The joint optimization of the sensor trajectory and 3D map is a crucial characteristic of bundle adjustment (BA), essential for autonomous driving. This paper presents $\nu$-DBA, a novel framework implementing geometric dense bundle adjustment (DBA) using 3D neural implicit surfaces for map parametrization, which optimizes both the map surface and trajectory poses using geometric error guided by dense optical flow prediction. Additionally, we fine-tune the optical flow model with per-scene self-supervision to further improve the quality of the dense mapping.
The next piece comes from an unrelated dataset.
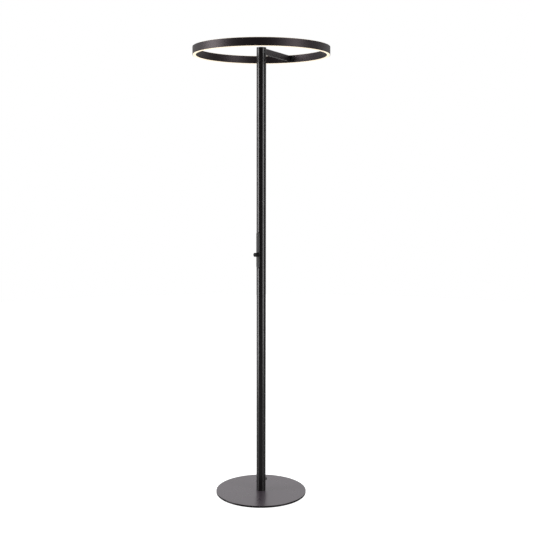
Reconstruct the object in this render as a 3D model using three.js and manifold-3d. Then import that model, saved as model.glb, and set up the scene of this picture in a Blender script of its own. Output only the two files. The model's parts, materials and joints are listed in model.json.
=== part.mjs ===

Our experimental results on multiple driving scene datasets demonstrate that our method achieves superior trajectory optimization and dense reconstruction accuracy. We also investigate the influences of photometric error and different neural geometric priors on the performance of surface reconstruction and novel view synthesis. Our method stands as a significant step towards leveraging neural implicit representations in dense bundle adjustment for more accurate trajectories and detailed environmental mapping.

翻译：光束法平差中传感器轨迹与三维地图的联合优化是其关键特性，对自动驾驶至关重要。本文提出$ν$-DBA框架，该框架利用三维神经隐式表面进行地图参数化，通过稠密光流预测引导的几何误差同时优化地图表面与轨迹位姿。此外，我们采用逐场景自监督方法微调光流模型，进一步提升稠密建图质量。在多个驾驶场景数据集上的实验结果表明，本方法在轨迹优化与稠密重建精度方面均取得优越性能。我们还研究了光度误差及不同神经几何先验对表面重建与新视角合成表现的影响。本方法标志着在稠密光束法平差中利用神经隐式表示实现更精确轨迹与更精细环境建图的重要进展。